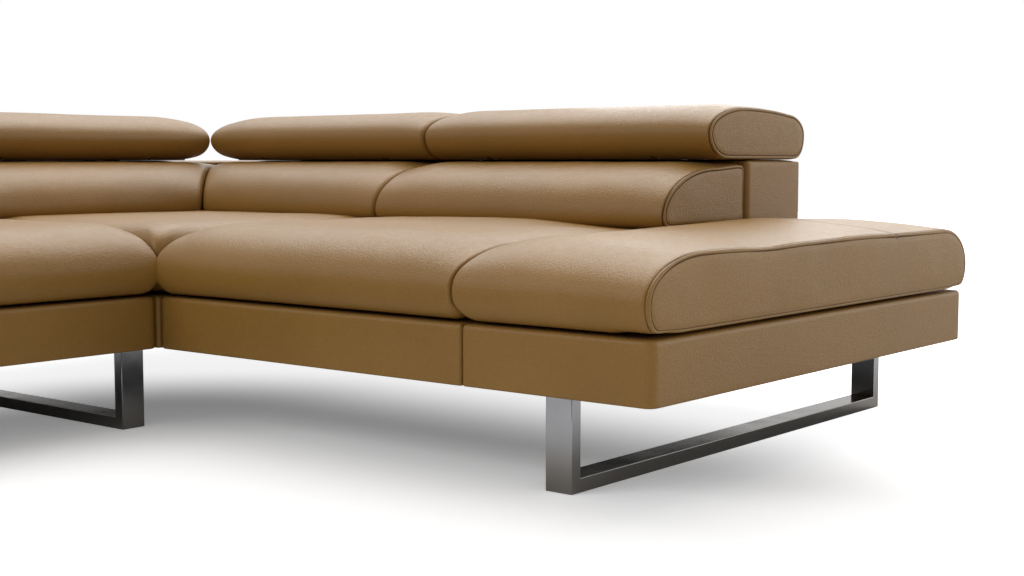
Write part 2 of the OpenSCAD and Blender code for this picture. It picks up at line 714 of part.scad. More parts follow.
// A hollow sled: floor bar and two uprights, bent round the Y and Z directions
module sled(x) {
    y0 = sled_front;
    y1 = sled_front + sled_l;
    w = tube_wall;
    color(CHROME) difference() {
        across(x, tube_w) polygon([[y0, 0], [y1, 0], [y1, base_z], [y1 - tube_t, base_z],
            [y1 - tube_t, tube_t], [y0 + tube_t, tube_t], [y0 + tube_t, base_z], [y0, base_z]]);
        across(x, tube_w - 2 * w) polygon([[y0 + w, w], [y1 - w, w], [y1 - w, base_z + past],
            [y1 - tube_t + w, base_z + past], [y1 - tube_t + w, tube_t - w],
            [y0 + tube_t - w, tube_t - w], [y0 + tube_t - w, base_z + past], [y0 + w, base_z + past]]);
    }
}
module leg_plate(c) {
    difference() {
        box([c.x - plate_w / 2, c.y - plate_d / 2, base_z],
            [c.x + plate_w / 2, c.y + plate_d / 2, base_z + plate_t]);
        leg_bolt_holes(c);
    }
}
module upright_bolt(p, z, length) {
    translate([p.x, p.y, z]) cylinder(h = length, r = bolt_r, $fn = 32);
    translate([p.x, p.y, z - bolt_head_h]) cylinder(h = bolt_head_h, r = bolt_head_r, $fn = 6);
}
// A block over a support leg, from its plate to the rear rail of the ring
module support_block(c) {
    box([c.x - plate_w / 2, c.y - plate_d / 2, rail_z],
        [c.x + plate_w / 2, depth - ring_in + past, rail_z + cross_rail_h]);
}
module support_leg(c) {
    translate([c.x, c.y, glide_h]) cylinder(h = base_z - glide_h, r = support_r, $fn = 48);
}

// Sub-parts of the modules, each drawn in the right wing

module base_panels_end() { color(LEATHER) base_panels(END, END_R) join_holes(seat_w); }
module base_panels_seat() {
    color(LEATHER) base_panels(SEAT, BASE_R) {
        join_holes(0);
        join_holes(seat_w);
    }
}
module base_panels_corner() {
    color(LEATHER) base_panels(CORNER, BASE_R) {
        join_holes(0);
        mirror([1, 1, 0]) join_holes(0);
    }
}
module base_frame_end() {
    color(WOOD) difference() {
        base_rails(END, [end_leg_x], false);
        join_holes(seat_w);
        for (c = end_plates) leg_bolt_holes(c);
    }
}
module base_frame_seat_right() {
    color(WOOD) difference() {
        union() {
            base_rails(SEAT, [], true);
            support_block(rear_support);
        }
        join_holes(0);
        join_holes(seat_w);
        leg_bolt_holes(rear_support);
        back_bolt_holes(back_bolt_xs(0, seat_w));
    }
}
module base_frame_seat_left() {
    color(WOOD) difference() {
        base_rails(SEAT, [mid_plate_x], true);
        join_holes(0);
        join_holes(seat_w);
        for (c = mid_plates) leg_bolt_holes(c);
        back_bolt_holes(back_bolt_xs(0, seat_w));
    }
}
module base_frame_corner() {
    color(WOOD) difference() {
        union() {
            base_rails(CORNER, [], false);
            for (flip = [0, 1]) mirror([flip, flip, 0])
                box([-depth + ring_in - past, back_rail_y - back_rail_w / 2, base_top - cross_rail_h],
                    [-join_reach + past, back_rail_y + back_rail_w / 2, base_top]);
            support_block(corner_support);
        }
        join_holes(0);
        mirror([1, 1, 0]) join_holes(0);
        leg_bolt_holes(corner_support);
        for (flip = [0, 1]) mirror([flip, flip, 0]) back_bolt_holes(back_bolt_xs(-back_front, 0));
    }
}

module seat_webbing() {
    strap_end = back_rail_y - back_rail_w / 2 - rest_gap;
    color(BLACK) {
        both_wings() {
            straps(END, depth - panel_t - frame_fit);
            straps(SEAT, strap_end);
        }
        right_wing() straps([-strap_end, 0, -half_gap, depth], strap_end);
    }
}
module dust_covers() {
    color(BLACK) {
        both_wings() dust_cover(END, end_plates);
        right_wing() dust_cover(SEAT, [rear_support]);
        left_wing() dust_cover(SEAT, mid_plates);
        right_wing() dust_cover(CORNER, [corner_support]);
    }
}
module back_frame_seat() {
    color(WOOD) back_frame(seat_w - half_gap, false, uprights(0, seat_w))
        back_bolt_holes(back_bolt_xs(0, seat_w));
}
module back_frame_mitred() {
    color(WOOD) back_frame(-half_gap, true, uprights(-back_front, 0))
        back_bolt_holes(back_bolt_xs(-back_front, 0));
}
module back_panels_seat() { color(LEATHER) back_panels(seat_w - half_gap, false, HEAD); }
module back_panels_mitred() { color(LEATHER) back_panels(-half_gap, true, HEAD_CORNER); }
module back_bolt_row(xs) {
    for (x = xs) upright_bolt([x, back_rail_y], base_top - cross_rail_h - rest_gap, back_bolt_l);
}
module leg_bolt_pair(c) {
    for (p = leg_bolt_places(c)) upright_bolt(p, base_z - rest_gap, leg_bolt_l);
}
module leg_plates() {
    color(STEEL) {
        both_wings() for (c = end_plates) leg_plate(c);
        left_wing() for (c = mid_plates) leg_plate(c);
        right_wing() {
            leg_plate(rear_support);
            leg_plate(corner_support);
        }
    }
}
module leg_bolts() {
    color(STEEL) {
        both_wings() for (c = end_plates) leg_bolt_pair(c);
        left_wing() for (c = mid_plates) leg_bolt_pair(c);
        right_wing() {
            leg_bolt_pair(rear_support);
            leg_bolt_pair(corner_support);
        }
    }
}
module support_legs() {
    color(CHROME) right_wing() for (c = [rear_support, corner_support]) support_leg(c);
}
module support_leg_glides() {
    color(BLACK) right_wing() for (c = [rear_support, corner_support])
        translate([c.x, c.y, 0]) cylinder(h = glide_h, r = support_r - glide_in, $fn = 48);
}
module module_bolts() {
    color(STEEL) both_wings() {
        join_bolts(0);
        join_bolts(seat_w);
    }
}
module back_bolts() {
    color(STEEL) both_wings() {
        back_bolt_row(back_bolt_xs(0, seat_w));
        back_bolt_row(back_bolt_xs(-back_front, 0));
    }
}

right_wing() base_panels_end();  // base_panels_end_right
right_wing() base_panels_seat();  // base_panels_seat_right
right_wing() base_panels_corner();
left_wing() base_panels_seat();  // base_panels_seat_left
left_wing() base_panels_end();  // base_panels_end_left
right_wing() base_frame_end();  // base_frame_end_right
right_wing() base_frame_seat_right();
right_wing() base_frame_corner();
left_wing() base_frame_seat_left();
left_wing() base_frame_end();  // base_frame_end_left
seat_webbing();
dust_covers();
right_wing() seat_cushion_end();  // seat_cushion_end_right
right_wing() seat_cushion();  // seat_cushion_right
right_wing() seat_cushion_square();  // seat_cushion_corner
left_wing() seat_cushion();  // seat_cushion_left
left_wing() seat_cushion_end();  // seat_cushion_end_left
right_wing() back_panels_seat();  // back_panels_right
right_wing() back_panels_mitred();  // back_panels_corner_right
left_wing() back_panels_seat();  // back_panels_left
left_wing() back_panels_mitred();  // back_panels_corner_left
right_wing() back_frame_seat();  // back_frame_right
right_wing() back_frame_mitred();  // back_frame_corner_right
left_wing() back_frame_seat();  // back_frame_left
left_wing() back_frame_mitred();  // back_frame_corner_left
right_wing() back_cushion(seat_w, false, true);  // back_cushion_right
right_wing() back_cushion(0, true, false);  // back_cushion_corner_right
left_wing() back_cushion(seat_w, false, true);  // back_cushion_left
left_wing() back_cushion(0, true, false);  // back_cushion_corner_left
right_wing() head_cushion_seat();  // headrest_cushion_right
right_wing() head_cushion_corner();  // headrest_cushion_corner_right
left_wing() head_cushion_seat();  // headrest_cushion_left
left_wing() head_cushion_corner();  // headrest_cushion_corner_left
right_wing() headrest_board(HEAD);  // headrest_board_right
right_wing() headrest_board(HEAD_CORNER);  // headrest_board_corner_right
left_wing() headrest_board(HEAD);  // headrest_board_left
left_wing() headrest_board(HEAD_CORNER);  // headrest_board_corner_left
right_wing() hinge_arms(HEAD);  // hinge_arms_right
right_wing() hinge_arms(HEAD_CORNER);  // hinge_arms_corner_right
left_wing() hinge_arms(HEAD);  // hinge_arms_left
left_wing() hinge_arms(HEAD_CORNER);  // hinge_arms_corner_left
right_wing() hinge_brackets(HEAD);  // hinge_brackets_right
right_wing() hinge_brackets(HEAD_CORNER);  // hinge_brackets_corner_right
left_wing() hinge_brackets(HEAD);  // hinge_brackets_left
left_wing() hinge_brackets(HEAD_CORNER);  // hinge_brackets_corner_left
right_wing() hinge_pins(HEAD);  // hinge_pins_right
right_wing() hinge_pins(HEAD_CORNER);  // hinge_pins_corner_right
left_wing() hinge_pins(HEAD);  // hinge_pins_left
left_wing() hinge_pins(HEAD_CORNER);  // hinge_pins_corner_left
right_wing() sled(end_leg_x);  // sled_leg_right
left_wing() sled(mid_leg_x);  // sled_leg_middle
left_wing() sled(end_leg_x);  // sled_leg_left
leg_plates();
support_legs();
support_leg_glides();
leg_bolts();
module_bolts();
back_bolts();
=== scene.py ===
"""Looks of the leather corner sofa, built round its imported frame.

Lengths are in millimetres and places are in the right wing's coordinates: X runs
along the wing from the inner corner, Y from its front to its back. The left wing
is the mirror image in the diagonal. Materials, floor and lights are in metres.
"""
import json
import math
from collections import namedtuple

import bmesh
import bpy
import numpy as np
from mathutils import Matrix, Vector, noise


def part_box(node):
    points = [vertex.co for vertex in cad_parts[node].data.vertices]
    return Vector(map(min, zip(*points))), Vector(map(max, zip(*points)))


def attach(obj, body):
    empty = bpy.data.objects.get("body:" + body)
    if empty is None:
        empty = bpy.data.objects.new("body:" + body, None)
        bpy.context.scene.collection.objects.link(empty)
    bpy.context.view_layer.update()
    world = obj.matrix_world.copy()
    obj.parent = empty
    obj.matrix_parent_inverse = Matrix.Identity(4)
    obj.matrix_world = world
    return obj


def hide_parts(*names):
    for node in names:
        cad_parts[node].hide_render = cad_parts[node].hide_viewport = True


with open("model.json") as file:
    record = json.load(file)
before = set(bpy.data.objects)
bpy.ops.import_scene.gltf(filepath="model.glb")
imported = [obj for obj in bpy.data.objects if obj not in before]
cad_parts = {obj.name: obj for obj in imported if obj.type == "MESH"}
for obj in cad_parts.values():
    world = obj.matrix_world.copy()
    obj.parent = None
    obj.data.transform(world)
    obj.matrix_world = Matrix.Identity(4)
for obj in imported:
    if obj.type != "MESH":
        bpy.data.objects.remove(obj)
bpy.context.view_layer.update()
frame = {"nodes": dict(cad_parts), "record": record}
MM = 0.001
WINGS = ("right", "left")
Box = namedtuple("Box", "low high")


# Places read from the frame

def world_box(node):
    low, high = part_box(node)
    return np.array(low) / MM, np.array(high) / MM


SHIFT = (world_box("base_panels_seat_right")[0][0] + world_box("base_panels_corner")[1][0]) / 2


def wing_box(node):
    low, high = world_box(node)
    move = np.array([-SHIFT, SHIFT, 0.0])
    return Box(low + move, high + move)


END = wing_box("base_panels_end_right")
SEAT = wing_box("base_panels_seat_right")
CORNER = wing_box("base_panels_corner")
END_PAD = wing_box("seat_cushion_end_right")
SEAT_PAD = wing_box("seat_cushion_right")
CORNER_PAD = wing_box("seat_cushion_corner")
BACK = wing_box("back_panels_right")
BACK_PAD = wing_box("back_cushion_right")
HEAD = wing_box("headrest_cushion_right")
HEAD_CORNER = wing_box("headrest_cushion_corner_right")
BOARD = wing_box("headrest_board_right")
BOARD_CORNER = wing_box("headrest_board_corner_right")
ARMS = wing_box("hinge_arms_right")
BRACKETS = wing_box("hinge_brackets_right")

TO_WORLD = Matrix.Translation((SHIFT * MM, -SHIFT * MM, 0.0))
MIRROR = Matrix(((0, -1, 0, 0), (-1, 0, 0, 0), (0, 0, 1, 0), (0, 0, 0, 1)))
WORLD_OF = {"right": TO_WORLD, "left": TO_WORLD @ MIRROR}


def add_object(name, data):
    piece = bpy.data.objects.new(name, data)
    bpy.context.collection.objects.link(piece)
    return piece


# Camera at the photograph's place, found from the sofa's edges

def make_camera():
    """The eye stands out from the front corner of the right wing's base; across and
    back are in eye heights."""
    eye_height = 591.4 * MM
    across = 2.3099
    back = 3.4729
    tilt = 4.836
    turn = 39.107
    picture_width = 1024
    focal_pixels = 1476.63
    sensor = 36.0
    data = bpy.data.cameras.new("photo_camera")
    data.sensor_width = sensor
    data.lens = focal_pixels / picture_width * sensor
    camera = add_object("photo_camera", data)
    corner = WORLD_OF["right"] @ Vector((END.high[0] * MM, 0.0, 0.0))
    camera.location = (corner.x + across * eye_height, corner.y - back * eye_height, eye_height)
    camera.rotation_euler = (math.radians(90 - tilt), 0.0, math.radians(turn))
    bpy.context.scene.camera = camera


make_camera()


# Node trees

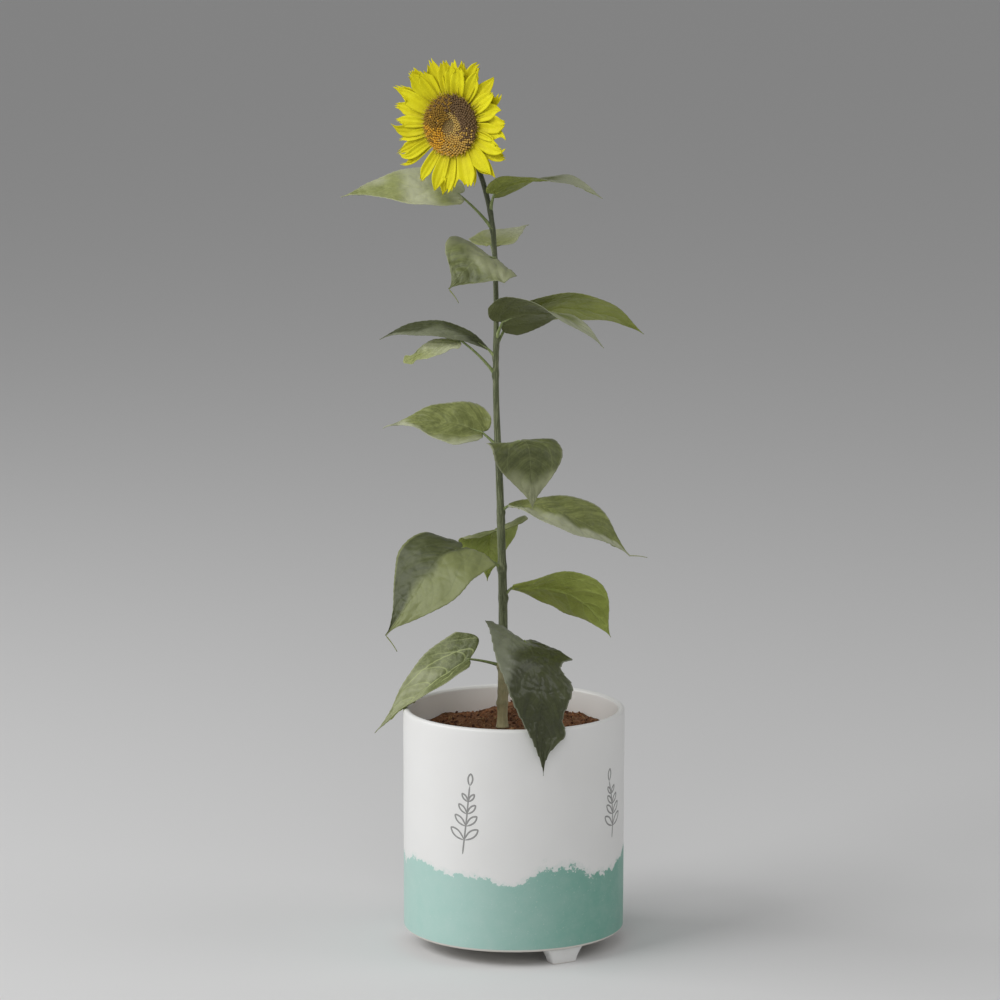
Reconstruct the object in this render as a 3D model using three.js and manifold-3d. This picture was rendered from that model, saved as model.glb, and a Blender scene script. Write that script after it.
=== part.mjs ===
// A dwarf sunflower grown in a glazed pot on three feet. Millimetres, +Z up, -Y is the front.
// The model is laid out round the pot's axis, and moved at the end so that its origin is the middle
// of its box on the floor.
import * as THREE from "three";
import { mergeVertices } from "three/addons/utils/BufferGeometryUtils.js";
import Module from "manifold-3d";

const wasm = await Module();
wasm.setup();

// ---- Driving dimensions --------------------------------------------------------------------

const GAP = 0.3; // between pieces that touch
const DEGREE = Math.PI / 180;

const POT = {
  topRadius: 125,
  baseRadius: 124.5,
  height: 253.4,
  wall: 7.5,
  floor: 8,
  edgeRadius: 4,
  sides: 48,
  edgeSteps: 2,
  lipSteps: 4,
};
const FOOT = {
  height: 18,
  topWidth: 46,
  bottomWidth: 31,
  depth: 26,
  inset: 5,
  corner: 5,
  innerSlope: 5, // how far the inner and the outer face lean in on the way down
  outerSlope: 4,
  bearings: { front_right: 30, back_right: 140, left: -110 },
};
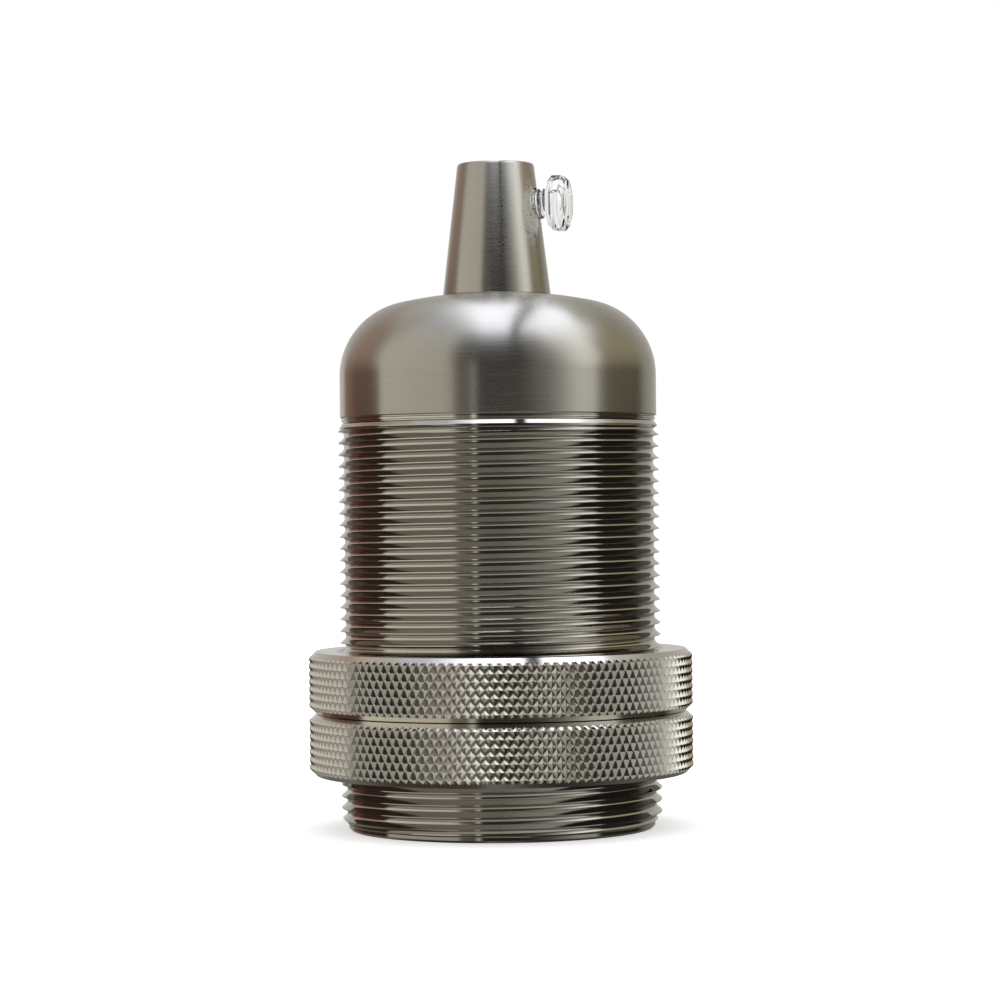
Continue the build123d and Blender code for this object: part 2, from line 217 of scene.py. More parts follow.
════════
• Job: Return only the lines running from the line with "Reconstruct the object" to the last line of the records, both included, exactly as written.

• Final answer:
Reconstruct the object in this render as a 3D model using three.js and manifold-3d. This picture was rendered from that model, saved as model.glb, and a Blender scene script. Write that script after it.
=== part.mjs ===
// A dwarf sunflower grown in a glazed pot on three feet. Millimetres, +Z up, -Y is the front.
// The model is laid out round the pot's axis, and moved at the end so that its origin is the middle
// of its box on the floor.
import * as THREE from "three";
import { mergeVertices } from "three/addons/utils/BufferGeometryUtils.js";
import Module from "manifold-3d";

const wasm = await Module();
wasm.setup();

// ---- Driving dimensions --------------------------------------------------------------------

const GAP = 0.3; // between pieces that touch
const DEGREE = Math.PI / 180;

const POT = {
  topRadius: 125,
  baseRadius: 124.5,
  height: 253.4,
  wall: 7.5,
  floor: 8,
  edgeRadius: 4,
  sides: 48,
  edgeSteps: 2,
  lipSteps: 4,
};
const FOOT = {
  height: 18,
  topWidth: 46,
  bottomWidth: 31,
  depth: 26,
  inset: 5,
  corner: 5,
  innerSlope: 5, // how far the inner and the outer face lean in on the way down
  outerSlope: 4,
  bearings: { front_right: 30, back_right: 140, left: -110 },
};
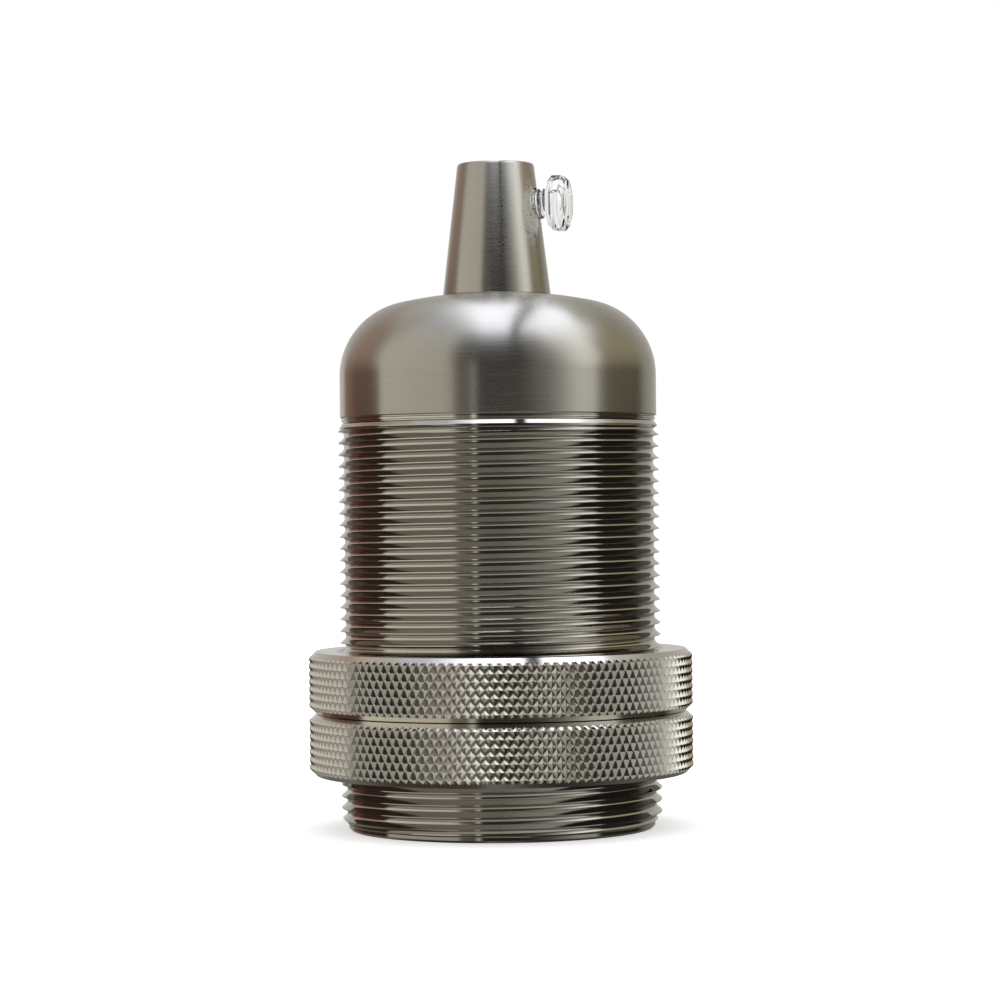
Continue the build123d and Blender code for this object: part 2, from line 217 of scene.py. More parts follow.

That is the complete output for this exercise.